Haha, somehow I knew someone here would defend our generation (I'm assuming most here are Gen X or Y). I don't really see how Millennials with their obsession with iphones and laptops and whatnot is any different from Boomers who were obsessed with getting the latest car or TV back in the day, or Gen X and Y the latest computers. In fact, Gen X and Y's compulsion for always pushing the latest computer models is one of the reasons why having a computer is not a luxury but rather a *necessity* now. We enabled that added complication to our lives (and subsequent fees associated with a dependence on computers). The Millennials are only picking up the ball on that, and companies like Apple now are producing new tech items SO MUCH QUICKER than they did in the past.
And it's not just Millennials who are dependent on their parents for money--you hear MANY reports now that people in their 30s now--that's most of us--who are STILL largely dependent on the Boomers for finance.
The thing you have to understand, though, is that Boomers weren't necessarily "wiser" than we are, or Millennials, it's just that their financial mistakes in their youth were much less costly and easier to rebound from. There were more jobs--this is a fact as we know many jobs 30-40 years ago have become automated now--and they paid better, relative to lifestyle costs. Look at how many families in the 50s, 60s and 70s which had stay-at-home-moms. Forget feminism spurring more women to the workplace--it simply is difficult to support a middle class (does this even really exist anymore?) family now with only 1 parent getting income.

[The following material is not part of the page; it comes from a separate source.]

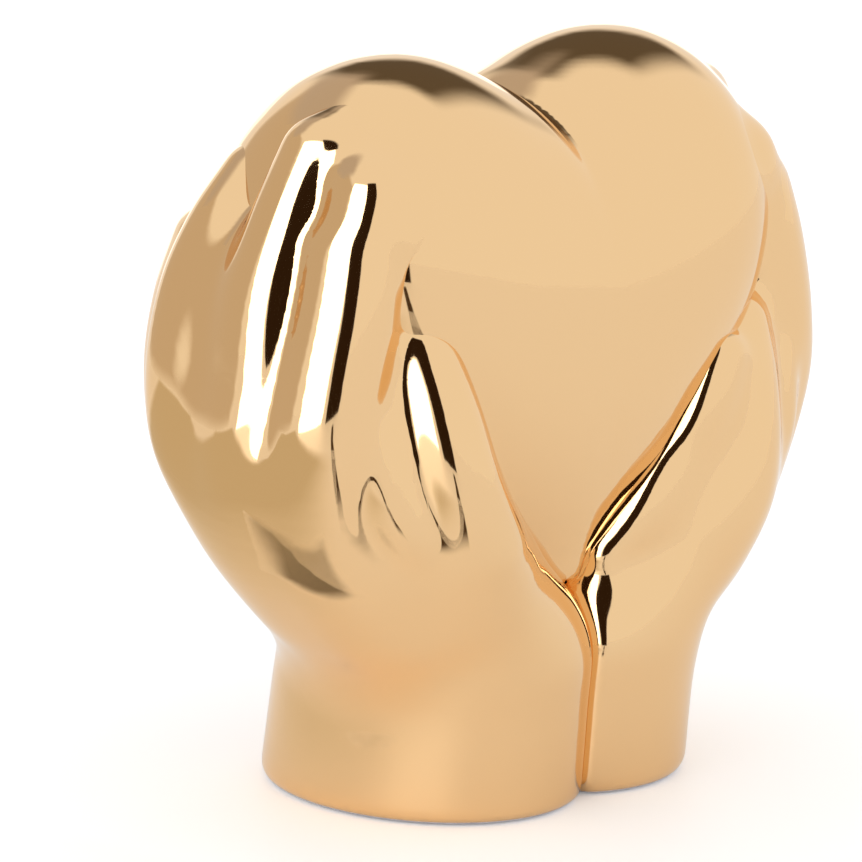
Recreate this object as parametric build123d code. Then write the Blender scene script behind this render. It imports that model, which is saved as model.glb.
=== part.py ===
"""Ornament: two hands, joined at the wrists, holding a puffy heart.

Frame: millimetres, +Z up, the table at Z = 0, the front at -Y, and the two
hands mirrored about the plane X = 0. "Out" below means away from that plane
on either side, and "forward" means toward the front of the wrists' middle.
The whole ornament is moved along Y at the end, so its footprint is centred.
"""
import math
import os

from build123d import *

# Overall sizes
total_height = 200.0
heart_half_width = 81.5
heart_half_depth = 47.5
heart_forward = 8.5
wrist_half_width = 38.4
wrist_half_depth = 48.5
foot_edge_radius = 4.5
finger_radius = 12.0

# Felt pads in the undersides
felt_thickness = 2.0
felt_inset = 9.0
felt_play = 0.2

# Heart, by station out from the middle plane. The stations turn evenly from
# the middle to the side. Rims are shares of the total height, and depths are
# shares of the half depth.
heart_top_shares = (0.892, 0.965, 0.996, 0.998, 0.980, 0.942, 0.881, 0.822)
heart_bottom_shares = (0.220, 0.265, 0.328, 0.402, 0.478, 0.555, 0.637, 0.702)
heart_depth_shares = (1.0, 1.0, 0.988, 0.951, 0.868, 0.731, 0.524, 0.269)
heart_end_height_share = 0.762
heart_level_station = 3
heart_fold_power = 3.0
heart_rim_points = 12

# Wrist and heel of the palm, by height: shares of the total height, of the
# heart half width (out), of the wrist half depth (forward), and of the
# wrist's own half width and half depth.
palm_shares = (
    (0.000, 0.240, 0.000, 1.000, 1.000),
    (0.130, 0.245, 0.082, 0.977, 0.979),
    (0.215, 0.270, 0.165, 0.977, 0.948),
    (0.280, 0.344, 0.186, 0.911, 0.887),
    (0.340, 0.454, 0.186, 0.755, 0.742),
    (0.400, 0.589, 0.186, 0.521, 0.536),
)

# Digits, from the wrist through the palm to the last bone: rows of out,
# forward, height and radius, as shares of the heart half width, the wrist
# half depth, the total height and the finger radius.
index_shares = (
    (0.417, 0.330, 0.200, 0.917),
    (0.613, 0.495, 0.270, 1.333),
    (0.773, 0.530, 0.340, 1.375),
    (0.920, 0.546, 0.415, 1.233),
    (1.010, 0.619, 0.525, 1.050),
    (1.000, 0.670, 0.610, 1.000),
    (0.957, 0.687, 0.700, 0.958),
    (0.902, 0.697, 0.775, 0.900),
    (0.828, 0.691, 0.840, 0.833),
)
middle_shares = (
    (0.417, 0.124, 0.190, 0.833),
    (0.613, 0.165, 0.270, 1.250),
    (0.785, 0.165, 0.340, 1.333),
    (0.957, 0.155, 0.415, 1.208),
    (1.104, 0.144, 0.510, 1.050),
    (1.117, 0.175, 0.610, 1.000),
    (1.055, 0.227, 0.715, 0.958),
    (0.957, 0.216, 0.800, 0.917),
    (0.822, 0.155, 0.885, 0.833),
)
ring_shares = (
    (0.417, -0.041, 0.200, 0.833),
    (0.613, -0.062, 0.280, 1.208),
    (0.761, -0.082, 0.340, 1.250),
    (0.933, -0.144, 0.420, 1.167),
    (1.067, -0.237, 0.515, 1.017),
    (1.098, -0.247, 0.610, 0.958),
    (1.049, -0.247, 0.705, 0.917),
    (0.951, -0.237, 0.780, 0.858),
    (0.822, -0.227, 0.843, 0.792),
)
little_shares = (
    (0.344, -0.124, 0.200, 0.750),
    (0.515, -0.289, 0.280, 1.125),
    (0.626, -0.392, 0.345, 1.208),
    (0.767, -0.505, 0.410, 1.150),
    (0.896, -0.604, 0.500, 0.958),
    (0.933, -0.619, 0.590, 0.883),
    (0.908, -0.604, 0.680, 0.817),
    (0.847, -0.588, 0.755, 0.733),
)
thumb_shares = (
    (0.123, 0.536, 0.220, 1.000),
    (0.294, 0.680, 0.278, 1.292),
    (0.460, 0.825, 0.335, 1.375),
    (0.580, 0.924, 0.399, 1.250),
    (0.655, 0.932, 0.474, 1.100),
    (0.699, 0.874, 0.566, 0.983),
    (0.729, 0.810, 0.645, 0.817),
)
thumb_web_shares = (
    (0.589, 0.660, 0.310, 1.083),
    (0.748, 0.680, 0.400, 1.000),
    (0.822, 0.701, 0.465, 0.667),
    (0.859, 0.711, 0.530, 0.458),
    (0.871, 0.722, 0.610, 0.375),
)
right_thumb_drop_share = 0.045
right_index_drop_share = 0.025
web_radius_share = 0.75
web_stations = 5
digit_stations = 7
digit_end_share = 0.97


def heart_middle(number):
    """Middle height of a station's section, halfway between its rims."""
    return total_height * (heart_top_shares[number] + heart_bottom_shares[number]) / 2


def heart_out(number):
    """How far out a station stands."""
    return heart_half_width * math.sin(math.pi / 2 * number / len(heart_top_shares))


def eased_middle(number):
    """Middle height of a section on the front, level at the plane of symmetry."""
    if number >= heart_level_station:
        return heart_middle(number)
    level = heart_out(heart_level_station)
    before = heart_level_station - 1
    after = heart_level_station + 1
    slope = (heart_middle(after) - heart_middle(before)) / (heart_out(after) - heart_out(before))
    fall = slope * (level - heart_out(number) ** 2 / level) / 2
    return heart_middle(heart_level_station) - fall


def heart_section(number):
    """One closed section of the heart, in a plane square to X.

    The rims follow their own laws, and the middle of the section follows an
    easy curve instead, so the fold between the lobes fades out on the front.
    """
    half_height = total_height * (heart_top_shares[number] - heart_bottom_shares[number]) / 2
    half_depth = heart_half_depth * heart_depth_shares[number]
    eased = eased_middle(number)
    shift = heart_middle(number) - eased
    points = []
    for step in range(heart_rim_points):
        turn = 2 * math.pi * step / heart_rim_points
        lift = math.sin(turn)
        height = eased + half_height * lift + shift * abs(lift) ** heart_fold_power
        points.append((-heart_forward + half_depth * math.cos(turn), height))
    outline = Spline(*points, periodic=True)
    return Plane.YZ.offset(heart_out(number)) * make_face(outline)


def heart_body():
    """The whole heart, lofted from the middle plane to its side and mirrored."""
    sections = [heart_section(number) for number in range(len(heart_top_shares))]
    end = Vertex(heart_half_width, -heart_forward, total_height * heart_end_height_share)
    half = loft(sections + [end])
    return half + mirror(half, about=Plane.YZ)


def palm_body():
    """The right wrist and the heel of its palm, with a rounded foot edge."""
    sections = []
    for height_share, out_share, forward_share, width_share, depth_share in palm_shares:
        oval = Ellipse(wrist_half_width * width_share, wrist_half_depth * depth_share)
        centre = Pos(heart_half_width * out_share, -wrist_half_depth * forward_share)
        sections.append(Plane.XY.offset(total_height * height_share) * centre * oval)
    palm = loft(sections)
    return fillet(palm.edges().group_by(Axis.Z)[0], foot_edge_radius)


def limb_sections(shares, drop, stations):
    """Round sections along the bones of a limb, and the middle and radius of its end.

    The end of the limb is lower than its rows say by drop, and the rows
    before it by less and less.
    """
    centres = []
    radii = []
    for number, (out_share, forward_share, height_share, radius_share) in enumerate(shares):
        reach = number / (len(shares) - 1)
        height = total_height * (height_share - drop * reach)
        centres.append(Vector(heart_half_width * out_share, -wrist_half_depth * forward_share, height))
        radii.append(finger_radius * radius_share)
    bones = Spline(*centres)
    knuckles = [bones.param_at_point(centre) for centre in centres]
    sections = []
    for station in range(stations):
        at = station / (stations - 1)
        radius = value_between(at, knuckles, radii)
        if at == 1:
            radius = radius * digit_end_share
        sections.append(ring_face(bones.position_at(at), bones.tangent_at(at), radius))
    return sections, centres[-1], radii[-1]


def digit_body(shares, drop):
    """One finger or thumb, with a round tip."""
    sections, end, radius = limb_sections(shares, drop, digit_stations)
    return loft(sections) + Pos(end.X, end.Y, end.Z) * Sphere(radius)


def web_body(shares):
    """The web between two fingers, in straight runs, since the valley hides most of it."""
    sections = limb_sections(shares, 0, web_stations)[0]
    return loft(sections, ruled=True)


def web_shares(first, second):
    """Rows of the web that fills the valley between two neighbouring fingers."""
    rows = []
    for near, far in zip(first, second):
        out_share, forward_share, height_share, radius_share = [(a + b) / 2 for a, b in zip(near, far)]
        rows.append((out_share, forward_share, height_share, radius_share * web_radius_share))
    return rows


def value_between(place, places, values):
    """Value at a place between two rows of a table."""
    for number in range(1, len(places)):
        if place <= places[number]:
            share = (place - places[number - 1]) / (places[number] - places[number - 1])
            return values[number - 1] + (values[number] - values[number - 1]) * share
    return values[-1]


def ring_face(centre, along, radius):
    """A disc of the given radius, square to the direction of a digit."""
    return Plane(origin=centre, x_dir=along.cross(Vector(0, 1, 0)), z_dir=along) * Circle(radius)


def largest(shape):
    """The largest solid of a shape."""
    return max(shape.solids(), key=lambda solid: solid.volume)


def felt_outline(play):
    """Outline of the right wrist's pad, clear of the foot's rim and the other wrist."""
    oval = Ellipse(wrist_half_width - felt_inset + play, wrist_half_depth - felt_inset + play)
    half = Pos(heart_half_width * palm_shares[0][1], 0) * oval
    keep = Pos(felt_inset - play + wrist_half_depth, 0) * Rectangle(
        2 * wrist_half_depth, 3 * wrist_half_depth
    )
    return half & keep


def right_hand(heart, thumb_drop, index_drop):
    """The right hand, cut where the heart and the other hand meet it."""
    hand = palm_body() + digit_body(index_shares, index_drop)
    for shares in (little_shares, ring_shares, middle_shares):
        hand = hand + digit_body(shares, 0)
    fingers = (index_shares, middle_shares, ring_shares, little_shares)
    for near, far in zip(fingers, fingers[1:]):
        hand = hand + web_body(web_shares(near, far))
    hand = hand + web_body(thumb_web_shares) + digit_body(thumb_shares, thumb_drop)
    side = Pos(-total_height, 0, 0) * Box(2 * total_height, 2 * total_height, 3 * total_height)
    hand = largest(hand - side - heart)
    recess = extrude(felt_outline(felt_play), felt_thickness)
    return hand - recess


def felt_pad():
    """The felt pad of the right wrist, flush with the foot."""
    return extrude(felt_outline(0), felt_thickness)


def main():
    """Builds each piece and writes it to its own file."""
    os.makedirs("parts", exist_ok=True)
    heart = heart_body()
    pieces = {
        "heart": heart,
        "left_hand": mirror(right_hand(heart, 0, 0), about=Plane.YZ),
        "right_hand": right_hand(heart, right_thumb_drop_share, right_index_drop_share),
        "left_felt_pad": mirror(felt_pad(), about=Plane.YZ),
        "right_felt_pad": felt_pad(),
    }
    fronts = [shape.bounding_box().min.Y for shape in pieces.values()]
    backs = [shape.bounding_box().max.Y for shape in pieces.values()]
    centring = Pos(0, -(min(fronts) + max(backs)) / 2, 0)
    for name, shape in pieces.items():
        export_step(centring * largest(shape), f"parts/{name}.step")


if __name__ == "__main__":
    main()
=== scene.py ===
"""Gold-lustred ceramic ornament: two hands, joined at the wrists, hold a puffy heart.

Lengths in the tables are millimetres in the part's frame: +Z up, the table
at Z = 0, the front at -Y and the hands mirrored about X = 0. "Out" means
away from that middle plane, on either side.
"""

import logging
import math
from dataclasses import dataclass
from enum import Enum
from typing import Any

import bpy
import numpy as np
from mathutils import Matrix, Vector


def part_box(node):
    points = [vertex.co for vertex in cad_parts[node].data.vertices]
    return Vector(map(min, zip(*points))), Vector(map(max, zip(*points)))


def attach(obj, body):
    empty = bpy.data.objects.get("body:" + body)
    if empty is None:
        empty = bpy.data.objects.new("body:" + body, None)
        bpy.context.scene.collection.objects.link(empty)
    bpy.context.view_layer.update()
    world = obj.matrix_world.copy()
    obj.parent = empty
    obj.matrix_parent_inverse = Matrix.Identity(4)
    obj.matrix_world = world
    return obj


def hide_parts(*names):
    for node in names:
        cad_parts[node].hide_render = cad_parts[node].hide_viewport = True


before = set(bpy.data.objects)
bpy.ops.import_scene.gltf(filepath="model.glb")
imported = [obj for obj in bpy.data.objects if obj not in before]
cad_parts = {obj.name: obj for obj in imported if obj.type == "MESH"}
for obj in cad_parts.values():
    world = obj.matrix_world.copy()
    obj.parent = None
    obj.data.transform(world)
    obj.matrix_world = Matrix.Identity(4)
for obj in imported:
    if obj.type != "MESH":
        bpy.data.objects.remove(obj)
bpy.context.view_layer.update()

import openvdb
from mathutils import Vector

log = logging.getLogger("ornament")

Row = tuple[float, ...]
Rows = tuple[Row, ...]
Socket = bpy.types.NodeSocket

MM = 0.001
IMAGE_PX = 862
FAR = 60.0
CELL = 1.0
AIM_HEIGHT = 0.1
FLOOR_CARD_LIFT = 0.0005
BONE_STEPS = 6
RELAX_ROUNDS = 6
RELAX_SHARE = 0.5
TINY = 1e-6
WHITE = (1.0, 1.0, 1.0, 1.0)


class Side(Enum):
    """Which hand: the value is the sign of X on its side."""

    LEFT = -1
    RIGHT = 1


def linear(hex_colour: str) -> tuple[float, float, float, float]:
    """Turns an sRGB hex colour to linear light.

    Args:
        hex_colour: Six hex digits after a #.

    Returns:
        Red, green, blue and an alpha of 1.
    """
    levels = [int(hex_colour[place : place + 2], 16) / 255 for place in (1, 3, 5)]
    red, green, blue = [
        level / 12.92 if level <= 0.04045 else ((level + 0.055) / 1.055) ** 2.4 for level in levels
    ]
    return (red, green, blue, 1.0)


def eased_line(rows: Rows, steps: int) -> np.ndarray:
    """Runs a smooth line through the rows of a table.

    Args:
        rows: The rows that the line passes through.
        steps: How many steps it takes from each row to the next.

    Returns:
        One array row per step.
    """
    points = np.array(rows, float)
    points = np.vstack([2 * points[0] - points[1], points, 2 * points[-1] - points[-2]])
    line = []
    for number in range(1, len(points) - 2):
        before, start, end, after = points[number - 1 : number + 3]
        for share in np.linspace(0, 1, steps, endpoint=False):
            line.append(
                0.5
                * (
                    2 * start
                    + (end - before) * share
                    + (2 * before - 5 * start + 4 * end - after) * share**2
                    + (3 * start - before - 3 * end + after) * share**3
                )
            )
    line.append(points[-2])
    return np.array(line)


def blend(first: np.ndarray, second: np.ndarray, radius: Any) -> np.ndarray:
    """Joins two distance fields with a fillet.

    Args:
        first: Distance to the first form, negative inside.
        second: Distance to the second form.
        radius: How far from the joint the fillet reaches, in millimetres.

    Returns:
        Distance to the joined form.
    """
    share = np.clip(0.5 + 0.5 * (second - first) / radius, 0, 1)
    return second + (first - second) * share - radius * share * (1 - share)


def trim(first: np.ndarray, second: np.ndarray, radius: float) -> np.ndarray:
    """Keeps what is inside both fields.

    Args:
        first: Distance to the first form, negative inside.
        second: Distance to the second form.
        radius: How far the edge between them is rounded, in millimetres.

    Returns:
        Distance to what the forms share.
    """
    return -blend(-first, -second, radius)


def ramp(height: np.ndarray, low: float, high: float, start: float, end: float) -> np.ndarray:
    """Eases a value from one level to another.

    Args:
        height: Where the value is wanted, cell by cell.
        low: Where it starts to change.
        high: Where it has changed.
        start: Its level below low.
        end: Its level above high.

    Returns:
        The value, cell by cell.
    """
    share = np.clip((height - low) / (high - low), 0, 1)
    return start + (end - start) * share * share * (3 - 2 * share)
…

The fact is, there really is far less room for financial error now in your 20s than it was for the Boomer era. Even accounting for inflation, living expenses are higher, car insurance, property taxes, mortgages, gas, food, utility, clothing, school, INTERNET, phone bills...the concept of a "normal" standard of living costs more now than it was for Boomers, and a with far less rewards to show for it.
But you know, life in the online era--that IS being shaped by Millennials. Say what you will about them, but they are shaping a new era in a completely different way than Gen X and Y were. Gen X and Y, we were just living in the world the Boomers set up for us. Millennials are charting a different path. It could lead to disaster--certainly the financial signs seem troubling--but you know, I have to say they wield a certain amount of power that Gen X and Y do not. I think it's arrogant for us Gen Y/Gen X types to underestimate Millennials. As much as I want to play the crotchety old man card at times, I really believe they will play a much bigger part in shaping the next 20 years than Gen X or Y ever will (for better or for worse)--or have done so far in the last 10-15 years. I don't put much stock in "Well I KNOW a 20 year old and if he/she is any indication, I think the future is screwed..." type stories, because those have been around for hundreds of years.
And that's what I mean by Gen Y largely being irrelevant. If we don't have as much financial power as the Boomers and aren't shaping the future as much as the Millennials, I really don't see how much actual power our generation really has. I realize I'm speaking almost in political terms here, but we're like a country that is neither a superpower (Boomers) nor an up and coming belligerent country which holds a certain amount of international sway because they do one thing MUCH better than everyone else (Millennials). If Gen X is more like the UK (more of a strong follower than a superpower) then Gen Y is kinda like...Sweden or something. A nice country and all but completely irrelevant on the world stage. Sort of self-sufficient in some ways, but also completely dependent on stronger nations in others. I mean, no offense to Sweden. It's probably a nicer place to live than many countries. But it's just kinda there. If shit ever goes down internationally, don't expect a country like Sweden to have any kind of political power. That's Gen Y, imo.
At any rate, this is all just mumbo jumbo ruminating. We take care of ourselves on an individual level and let the social theorists sort out the results. I was just a little stymied trying to square people born in the early 80s to those born after 1990, when I looked up the term "Millennials." It just seems like, because of the internet, there is a significant generational schism during the late 80s between people who have now grown up to practically "live" online to those who only "use" the internet. And to me that signals a very different set of lifestyles and priorities, enough to categorize a generational divide sometime around 1990.
EDIT: Some people might have saw a significantly different post earlier here. Yes, I have rewritten this post several times. I may even rewrite it again. I've changed my mind a couple of times about some things over the past hour.